▶ **Set problem**: Reproduce all lines of the listing below in which the word "handed" occurs.

##### Exercise input

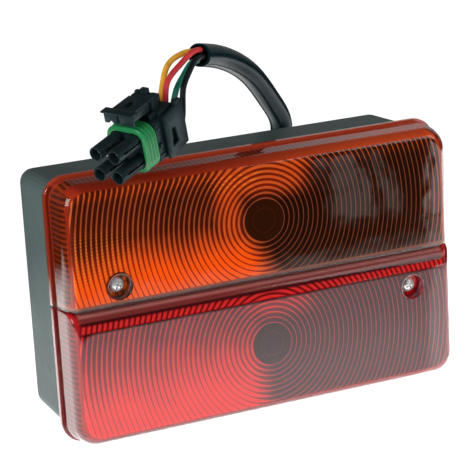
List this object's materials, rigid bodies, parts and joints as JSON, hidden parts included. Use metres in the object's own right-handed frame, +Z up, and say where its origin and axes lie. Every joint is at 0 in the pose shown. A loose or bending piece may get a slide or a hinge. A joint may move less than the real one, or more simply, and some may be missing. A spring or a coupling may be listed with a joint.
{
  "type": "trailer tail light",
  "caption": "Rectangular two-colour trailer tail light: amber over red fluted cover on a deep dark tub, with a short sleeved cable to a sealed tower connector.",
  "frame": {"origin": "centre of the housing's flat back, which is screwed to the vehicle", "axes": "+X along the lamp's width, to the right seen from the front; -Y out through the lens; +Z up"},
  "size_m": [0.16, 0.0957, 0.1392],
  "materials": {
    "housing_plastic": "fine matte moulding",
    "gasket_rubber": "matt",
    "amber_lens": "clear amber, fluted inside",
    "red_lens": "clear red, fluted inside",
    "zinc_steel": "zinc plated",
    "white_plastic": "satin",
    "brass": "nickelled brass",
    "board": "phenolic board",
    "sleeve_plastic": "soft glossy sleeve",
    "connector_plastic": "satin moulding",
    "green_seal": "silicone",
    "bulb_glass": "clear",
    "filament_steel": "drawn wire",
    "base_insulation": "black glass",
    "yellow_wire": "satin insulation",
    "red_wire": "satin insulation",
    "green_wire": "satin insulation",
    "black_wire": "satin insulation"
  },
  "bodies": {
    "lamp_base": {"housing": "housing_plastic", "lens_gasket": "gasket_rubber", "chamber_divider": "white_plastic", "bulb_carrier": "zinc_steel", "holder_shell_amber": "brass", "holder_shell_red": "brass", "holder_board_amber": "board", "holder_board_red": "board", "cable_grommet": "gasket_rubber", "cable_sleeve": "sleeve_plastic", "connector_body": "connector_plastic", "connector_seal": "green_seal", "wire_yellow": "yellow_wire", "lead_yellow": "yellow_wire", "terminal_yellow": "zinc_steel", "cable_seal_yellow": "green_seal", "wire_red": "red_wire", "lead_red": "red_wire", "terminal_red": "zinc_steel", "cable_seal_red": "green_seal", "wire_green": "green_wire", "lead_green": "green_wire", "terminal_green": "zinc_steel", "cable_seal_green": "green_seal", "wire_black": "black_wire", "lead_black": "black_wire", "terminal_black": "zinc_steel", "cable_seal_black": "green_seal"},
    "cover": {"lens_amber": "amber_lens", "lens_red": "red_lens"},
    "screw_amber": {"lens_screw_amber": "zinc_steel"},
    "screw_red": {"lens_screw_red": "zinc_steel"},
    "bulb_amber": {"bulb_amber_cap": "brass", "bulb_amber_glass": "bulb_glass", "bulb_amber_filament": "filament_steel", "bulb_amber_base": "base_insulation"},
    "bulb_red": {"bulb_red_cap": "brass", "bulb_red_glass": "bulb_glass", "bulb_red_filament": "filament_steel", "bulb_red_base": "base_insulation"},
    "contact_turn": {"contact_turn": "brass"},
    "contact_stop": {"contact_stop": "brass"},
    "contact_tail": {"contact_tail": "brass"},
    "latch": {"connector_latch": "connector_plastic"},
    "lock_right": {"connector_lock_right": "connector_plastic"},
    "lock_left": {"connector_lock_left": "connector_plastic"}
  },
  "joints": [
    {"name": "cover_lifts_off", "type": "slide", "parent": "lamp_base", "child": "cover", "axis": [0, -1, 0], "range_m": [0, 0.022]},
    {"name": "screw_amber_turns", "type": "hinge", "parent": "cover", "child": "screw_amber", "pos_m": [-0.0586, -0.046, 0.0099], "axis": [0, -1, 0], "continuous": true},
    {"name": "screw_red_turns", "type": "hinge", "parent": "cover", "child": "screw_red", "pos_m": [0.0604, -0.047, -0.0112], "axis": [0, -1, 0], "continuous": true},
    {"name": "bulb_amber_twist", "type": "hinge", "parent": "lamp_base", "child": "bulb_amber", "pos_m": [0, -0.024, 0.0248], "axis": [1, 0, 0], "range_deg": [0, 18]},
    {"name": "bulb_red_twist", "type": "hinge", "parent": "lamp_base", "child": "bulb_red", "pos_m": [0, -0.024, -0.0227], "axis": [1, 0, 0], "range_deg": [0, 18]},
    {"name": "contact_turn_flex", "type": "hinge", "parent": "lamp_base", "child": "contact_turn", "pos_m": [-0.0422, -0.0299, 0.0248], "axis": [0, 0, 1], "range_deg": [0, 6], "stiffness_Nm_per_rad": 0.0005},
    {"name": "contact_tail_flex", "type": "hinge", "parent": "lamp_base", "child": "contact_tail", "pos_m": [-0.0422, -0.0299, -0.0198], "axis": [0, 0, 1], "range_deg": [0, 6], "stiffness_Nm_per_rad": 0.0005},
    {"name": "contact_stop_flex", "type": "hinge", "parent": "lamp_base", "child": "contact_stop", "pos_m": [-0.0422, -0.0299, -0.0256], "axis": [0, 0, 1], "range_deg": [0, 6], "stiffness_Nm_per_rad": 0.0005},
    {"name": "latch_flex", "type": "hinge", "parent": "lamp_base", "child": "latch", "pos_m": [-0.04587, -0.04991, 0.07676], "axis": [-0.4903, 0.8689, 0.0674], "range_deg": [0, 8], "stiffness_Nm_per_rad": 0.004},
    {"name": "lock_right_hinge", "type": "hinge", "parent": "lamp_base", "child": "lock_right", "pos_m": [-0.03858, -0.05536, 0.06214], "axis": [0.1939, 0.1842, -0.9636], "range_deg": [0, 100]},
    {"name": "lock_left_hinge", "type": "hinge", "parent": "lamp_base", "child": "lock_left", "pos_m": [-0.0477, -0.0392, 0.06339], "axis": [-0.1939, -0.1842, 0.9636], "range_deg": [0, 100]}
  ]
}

##########
##### Exercise input

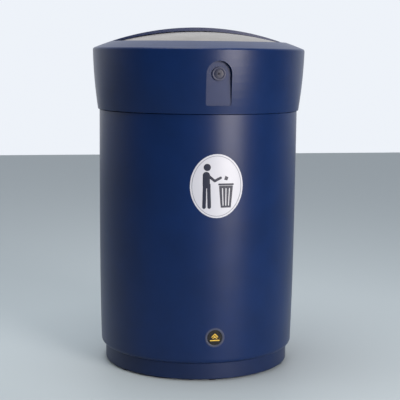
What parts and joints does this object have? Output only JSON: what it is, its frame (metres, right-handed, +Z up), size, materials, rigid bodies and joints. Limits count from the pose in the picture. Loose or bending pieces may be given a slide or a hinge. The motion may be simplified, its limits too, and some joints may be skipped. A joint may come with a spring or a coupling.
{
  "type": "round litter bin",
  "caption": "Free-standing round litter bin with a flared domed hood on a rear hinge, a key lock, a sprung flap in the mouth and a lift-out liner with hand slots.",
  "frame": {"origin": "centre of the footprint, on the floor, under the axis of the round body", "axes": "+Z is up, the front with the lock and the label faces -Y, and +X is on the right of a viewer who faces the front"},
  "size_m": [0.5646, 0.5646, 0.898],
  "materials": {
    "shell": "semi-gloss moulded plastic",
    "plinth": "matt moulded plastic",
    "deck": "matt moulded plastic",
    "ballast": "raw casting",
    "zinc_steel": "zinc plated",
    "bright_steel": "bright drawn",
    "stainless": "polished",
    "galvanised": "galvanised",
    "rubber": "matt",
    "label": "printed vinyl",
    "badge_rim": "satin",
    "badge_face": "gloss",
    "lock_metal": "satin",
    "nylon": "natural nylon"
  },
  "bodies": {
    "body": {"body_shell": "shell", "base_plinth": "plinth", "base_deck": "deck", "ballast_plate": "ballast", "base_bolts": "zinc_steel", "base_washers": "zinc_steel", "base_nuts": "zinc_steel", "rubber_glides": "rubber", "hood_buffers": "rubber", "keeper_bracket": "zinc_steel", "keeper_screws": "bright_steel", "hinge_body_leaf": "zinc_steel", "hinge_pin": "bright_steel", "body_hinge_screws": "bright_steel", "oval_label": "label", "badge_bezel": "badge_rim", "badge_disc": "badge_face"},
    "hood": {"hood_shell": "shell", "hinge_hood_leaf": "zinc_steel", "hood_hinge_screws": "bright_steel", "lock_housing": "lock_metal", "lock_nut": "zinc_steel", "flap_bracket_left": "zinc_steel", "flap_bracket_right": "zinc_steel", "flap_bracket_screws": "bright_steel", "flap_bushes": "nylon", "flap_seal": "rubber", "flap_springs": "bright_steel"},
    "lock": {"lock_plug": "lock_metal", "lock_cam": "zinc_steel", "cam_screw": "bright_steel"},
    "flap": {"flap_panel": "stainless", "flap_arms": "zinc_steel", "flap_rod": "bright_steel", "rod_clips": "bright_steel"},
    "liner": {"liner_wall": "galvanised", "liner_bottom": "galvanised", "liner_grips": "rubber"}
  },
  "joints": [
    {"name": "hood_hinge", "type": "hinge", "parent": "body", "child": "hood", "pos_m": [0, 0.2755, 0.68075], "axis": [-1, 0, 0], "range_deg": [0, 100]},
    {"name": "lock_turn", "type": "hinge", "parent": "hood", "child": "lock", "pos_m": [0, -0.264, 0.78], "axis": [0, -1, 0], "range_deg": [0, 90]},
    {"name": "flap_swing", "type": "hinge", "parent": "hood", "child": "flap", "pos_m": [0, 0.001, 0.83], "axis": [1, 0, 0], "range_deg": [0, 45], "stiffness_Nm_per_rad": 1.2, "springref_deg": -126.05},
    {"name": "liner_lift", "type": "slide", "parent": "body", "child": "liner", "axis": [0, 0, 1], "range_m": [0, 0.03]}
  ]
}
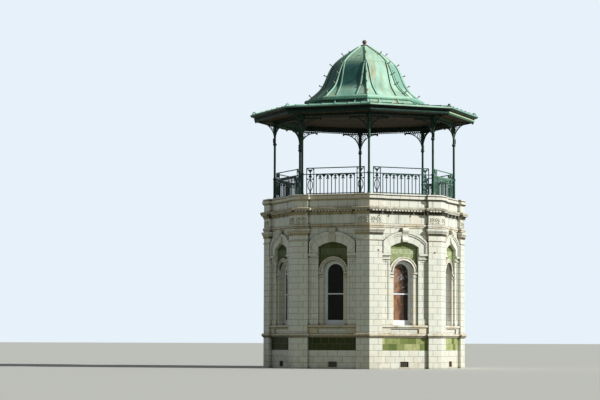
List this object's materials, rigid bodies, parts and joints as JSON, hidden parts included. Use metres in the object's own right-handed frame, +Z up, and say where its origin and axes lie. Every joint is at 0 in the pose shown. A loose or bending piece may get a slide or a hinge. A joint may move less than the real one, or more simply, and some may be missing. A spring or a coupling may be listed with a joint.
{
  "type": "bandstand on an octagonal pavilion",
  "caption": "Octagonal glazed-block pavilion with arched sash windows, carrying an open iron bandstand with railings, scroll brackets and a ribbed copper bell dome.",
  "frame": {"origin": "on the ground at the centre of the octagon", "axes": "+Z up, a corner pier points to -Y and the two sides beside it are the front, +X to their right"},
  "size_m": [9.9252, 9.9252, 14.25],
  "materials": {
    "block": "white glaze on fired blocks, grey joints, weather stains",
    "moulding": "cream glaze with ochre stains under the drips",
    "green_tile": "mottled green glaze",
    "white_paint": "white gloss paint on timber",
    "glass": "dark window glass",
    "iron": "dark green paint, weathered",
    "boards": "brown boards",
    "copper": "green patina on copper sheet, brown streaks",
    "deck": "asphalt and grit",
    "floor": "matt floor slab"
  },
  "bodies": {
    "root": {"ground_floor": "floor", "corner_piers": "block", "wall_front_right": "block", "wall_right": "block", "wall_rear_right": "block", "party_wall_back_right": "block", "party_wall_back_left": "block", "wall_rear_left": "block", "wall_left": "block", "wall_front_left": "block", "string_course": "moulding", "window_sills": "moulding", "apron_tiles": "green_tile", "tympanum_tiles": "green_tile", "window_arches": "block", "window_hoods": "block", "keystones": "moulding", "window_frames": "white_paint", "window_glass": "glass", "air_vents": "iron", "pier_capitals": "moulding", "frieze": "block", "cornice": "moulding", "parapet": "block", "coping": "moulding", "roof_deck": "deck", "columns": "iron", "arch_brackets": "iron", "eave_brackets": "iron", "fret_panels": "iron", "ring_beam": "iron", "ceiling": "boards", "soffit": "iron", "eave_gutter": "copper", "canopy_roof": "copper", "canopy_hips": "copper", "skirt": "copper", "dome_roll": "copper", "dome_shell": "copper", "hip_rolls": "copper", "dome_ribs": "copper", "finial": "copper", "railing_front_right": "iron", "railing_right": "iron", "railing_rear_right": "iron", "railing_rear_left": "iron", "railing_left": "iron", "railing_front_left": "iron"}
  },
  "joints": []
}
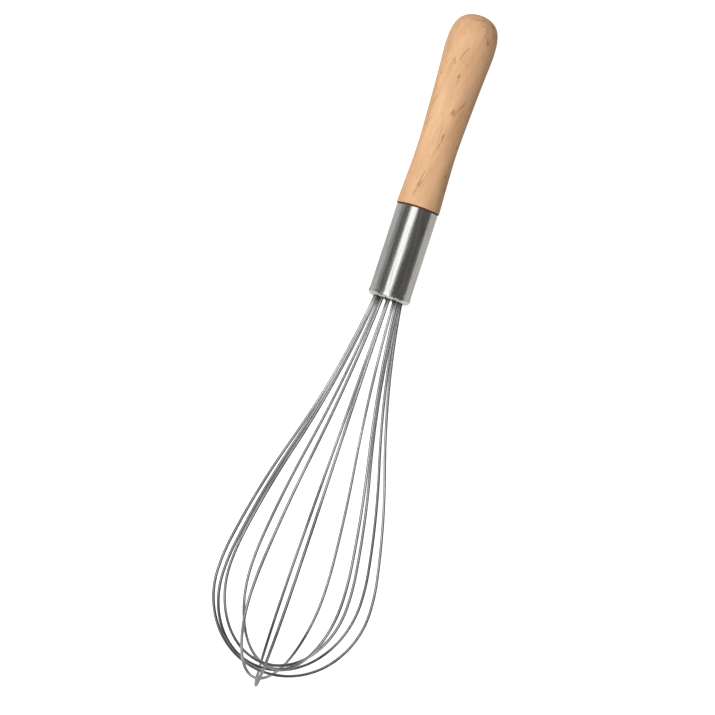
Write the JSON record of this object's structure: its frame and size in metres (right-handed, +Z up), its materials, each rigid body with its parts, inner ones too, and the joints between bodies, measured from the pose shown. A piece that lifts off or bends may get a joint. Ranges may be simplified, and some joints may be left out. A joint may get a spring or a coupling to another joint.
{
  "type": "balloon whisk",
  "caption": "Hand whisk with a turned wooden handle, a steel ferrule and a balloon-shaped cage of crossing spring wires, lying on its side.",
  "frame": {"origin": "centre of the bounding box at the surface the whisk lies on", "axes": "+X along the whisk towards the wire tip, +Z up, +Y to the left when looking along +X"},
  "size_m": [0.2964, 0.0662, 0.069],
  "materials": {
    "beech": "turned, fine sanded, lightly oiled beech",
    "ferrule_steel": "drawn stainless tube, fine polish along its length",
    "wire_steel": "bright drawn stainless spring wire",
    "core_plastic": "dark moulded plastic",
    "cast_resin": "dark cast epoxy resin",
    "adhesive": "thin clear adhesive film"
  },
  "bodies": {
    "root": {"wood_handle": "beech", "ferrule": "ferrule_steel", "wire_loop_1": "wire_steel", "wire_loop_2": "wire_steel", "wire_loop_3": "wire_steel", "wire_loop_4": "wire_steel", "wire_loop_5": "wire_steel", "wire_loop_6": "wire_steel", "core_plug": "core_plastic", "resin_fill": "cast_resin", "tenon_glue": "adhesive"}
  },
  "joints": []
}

##########

▶ **Result for this exercise**:
List this object's materials, rigid bodies, parts and joints as JSON, hidden parts included. Use metres in the object's own right-handed frame, +Z up, and say where its origin and axes lie. Every joint is at 0 in the pose shown. A loose or bending piece may get a slide or a hinge. A joint may move less than the real one, or more simply, and some may be missing. A spring or a coupling may be listed with a joint.
What parts and joints does this object have? Output only JSON: what it is, its frame (metres, right-handed, +Z up), size, materials, rigid bodies and joints. Limits count from the pose in the picture. Loose or bending pieces may be given a slide or a hinge. The motion may be simplified, its limits too, and some joints may be skipped. A joint may come with a spring or a coupling.
List this object's materials, rigid bodies, parts and joints as JSON, hidden parts included. Use metres in the object's own right-handed frame, +Z up, and say where its origin and axes lie. Every joint is at 0 in the pose shown. A loose or bending piece may get a slide or a hinge. A joint may move less than the real one, or more simply, and some may be missing. A spring or a coupling may be listed with a joint.
Write the JSON record of this object's structure: its frame and size in metres (right-handed, +Z up), its materials, each rigid body with its parts, inner ones too, and the joints between bodies, measured from the pose shown. A piece that lifts off or bends may get a joint. Ranges may be simplified, and some joints may be left out. A joint may get a spring or a coupling to another joint.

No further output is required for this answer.